Sallie Mae Misses First-Quarter Estimates as Net Income Declines

SLM Corp., the student lender known as Sallie Mae, reported its profit fell 18 percent in the first quarter even as defaults declined.

Net income fell to $284 million, or 64 cents a share, for the three months ended March 31, compared with $346 million, or 74 cents, a year earlier, the Newark, Delaware-based company said today in a statement distributed by Business Wire.

SLM’s earnings excluding items such as the market gains and losses of derivatives contracts were $227 million, or 51 cents a share, the company said. That compared with an average estimate of 56 cents by six analysts surveyed by Bloomberg.

Sallie Mae is remaking its business after legislation passed in 2010 cut companies out of the market for government-guaranteed debt. The lender is splitting into two firms, separating its education-loan arm from its consumer-lending unit.
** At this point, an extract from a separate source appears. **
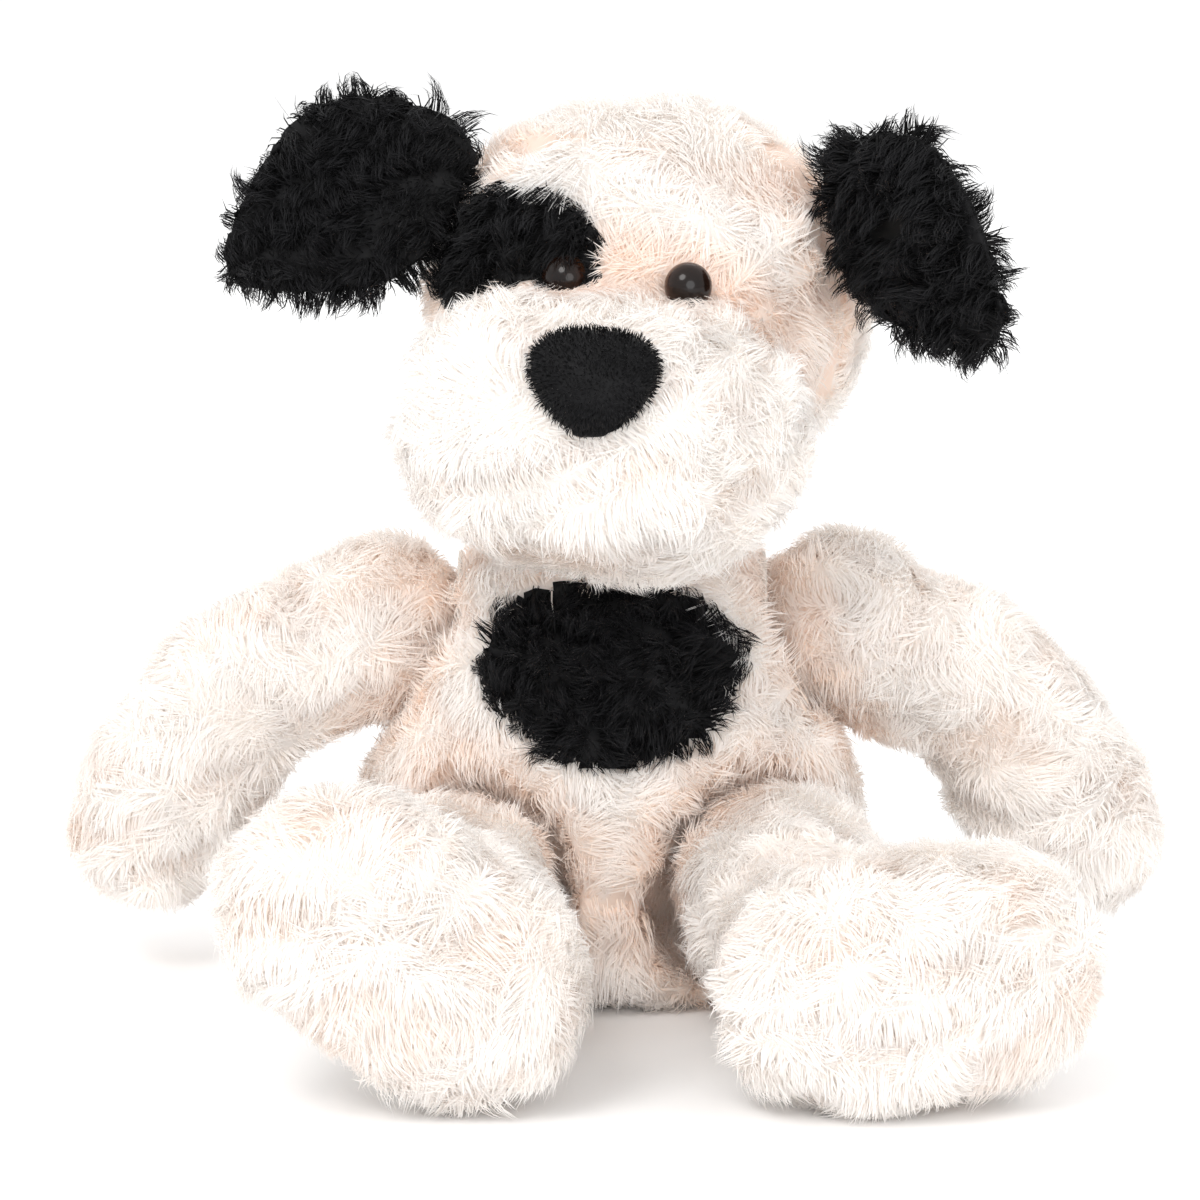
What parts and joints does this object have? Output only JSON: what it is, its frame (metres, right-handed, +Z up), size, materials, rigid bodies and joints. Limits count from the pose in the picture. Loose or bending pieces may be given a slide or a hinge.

In the first quarter of 2013, the lender generated gains by selling interests in its portfolio of government-guaranteed loans and debt repurchases, according to today’s statement. There were no similar transactions to boost earnings this year, the statement said.

Sallie Mae made $1.5 billion in private education loans in the third quarter, an 8 percent increase from the year-ago period, according to the statement. The proportion of payments more than 60 days late fell to 6.9 percent, down from 7.8 percent a year ago.

The charge-off rate, or the percentage of loans that have been written off, was 2.8 percent, down from 3 percent a year ago, the company said.